A global treaty on plastics could set out a legally binding commitment to eliminate plastic pollution leakage, especially into oceans, and establish the need for national targets and plans for plastic reduction, recycling, and management. It could also bring the importance of a circular plastics economy to the forefront by highlighting the idea that poor plastic management is the largest cause of plastic pollution. The treaty can thus encourage deployment of appropriate policy instruments at national and sub-national levels, including producer responsibility and accountability of waste management, monitoring and compliance measures relating to production, collection, and waste management, and facilitate collaborations between industries and civil society for a systems-based approach.
It should be known that all plastics aren’t the enemy: they have a multitude of advantages that we continue to benefit from. By addressing the negative aspects of plastics production and use discussed, we can minimize the negative impacts and still benefit from the considerable positive aspects of plastics in the global economy.

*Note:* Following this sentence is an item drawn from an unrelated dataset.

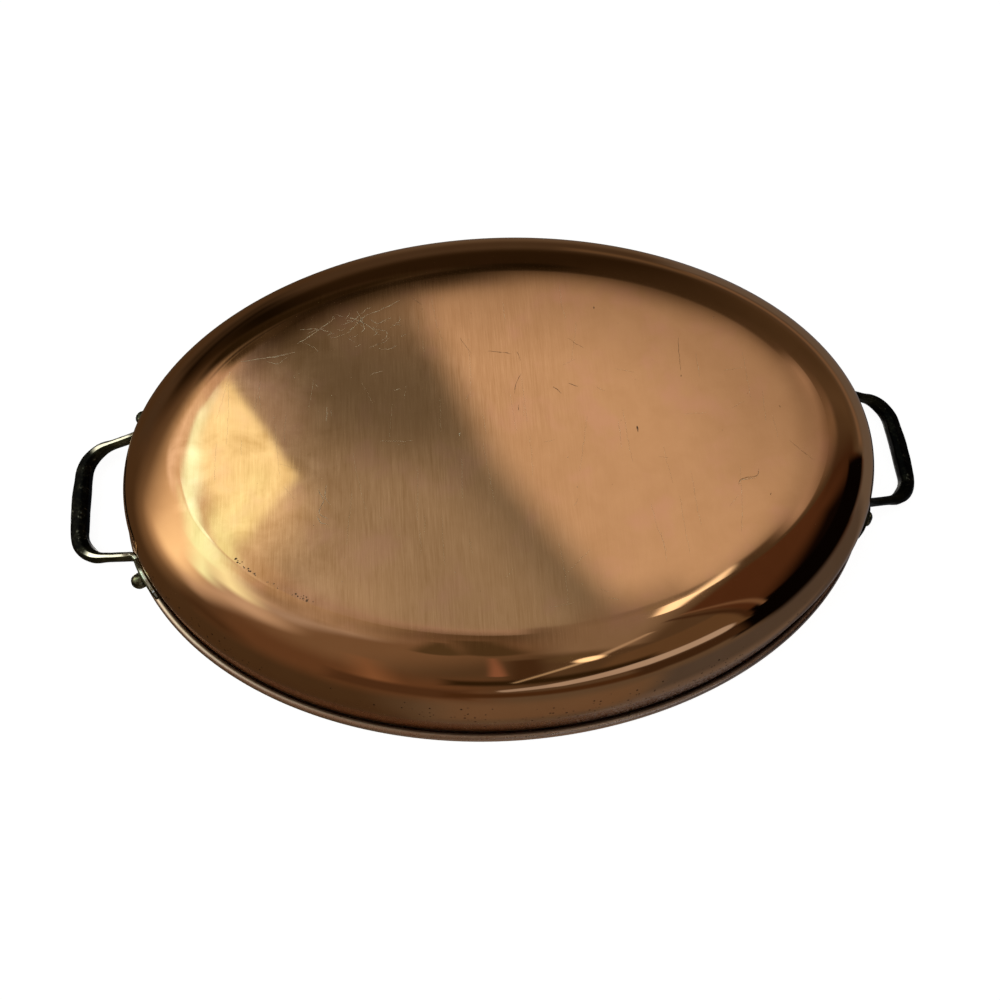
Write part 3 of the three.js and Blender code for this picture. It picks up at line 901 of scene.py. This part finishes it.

The impacts of plastic pollution are transboundary, and the plastics industry is international—this calls for a concerted and harmonized global effort that holds the significant actors legally responsible and accountable for the harm that the plastics economy is causing. With the urgency of the climate crisis being outlined in the latest IPCC report, endorsement of such a plastics treaty might be the push we need for a coordinated and streamlined global response to deliver on timely action to address this issue that lies at the heart of all ‘three planetary crises.’